Anxiety about God’s goodness may be personal or theoretical. The most common personal concern is our own immediate suffering: tragic death or illness, let us say. Our hearts go out to such victims and their families, who, understandably, wish God had intervened to prevent the undeserved cruelty. Unfortunately, God does not work that way, because to do so would involve playing fast and free with the laws of nature, and all of scientific promise depends precisely on the inevitability of the laws that we discover and then can use to our best benefit.

The usual theoretical concern is the question of whether religions are good or bad for the human race. If they merely foment hatred, war, and hardship, they ought indeed to be boycotted or even banned. But religious faith is no more evil than scientific curiosity or artistic imagination. All three are part of human nature, and if nature is neutral, then so too are they. At their best, science gives us knowledge to make life better; art creates beauty to make life richer; and religion provides perspective that makes life deeper.
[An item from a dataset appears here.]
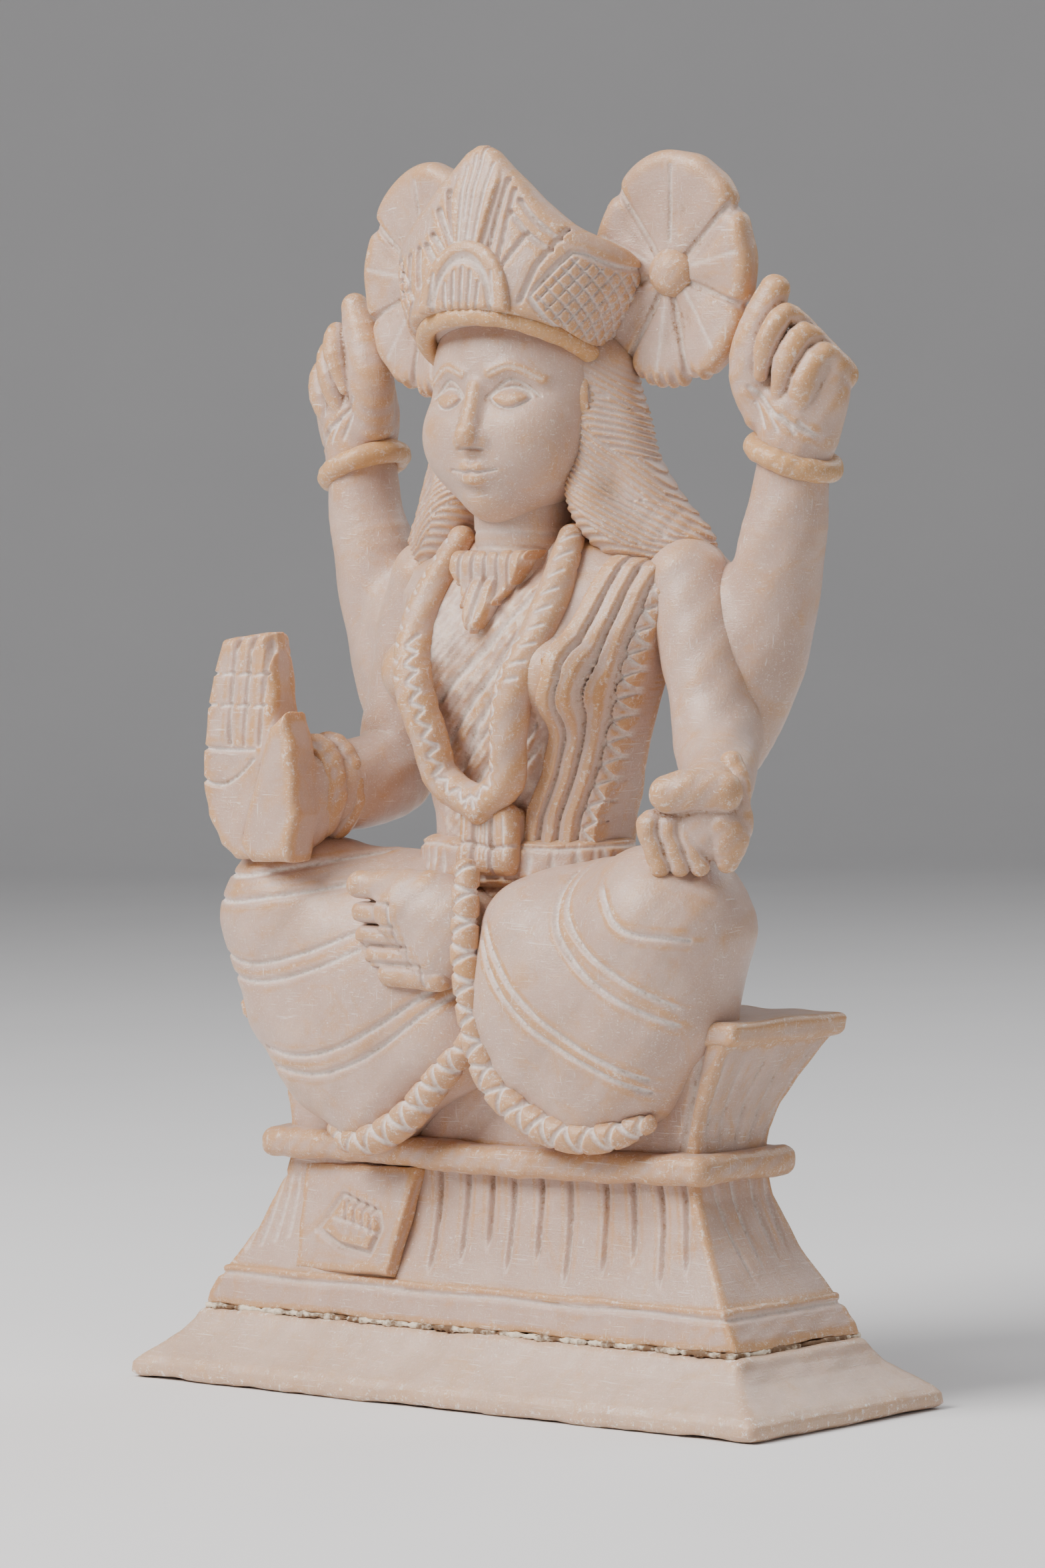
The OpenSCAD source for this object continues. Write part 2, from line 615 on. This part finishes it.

Religion is properly the search for “perspective” — why we are here, what makes life worthwhile, what constitutes purpose, how best to live, and (when the time comes) how best to die as well. Let’s stop the childish questions about God’s mercy and religion’s beneficence. Of course God is merciful, or God is not God; and since religion is here to stay, like it or not, we may as well fashion it so that we have a good reason for liking it.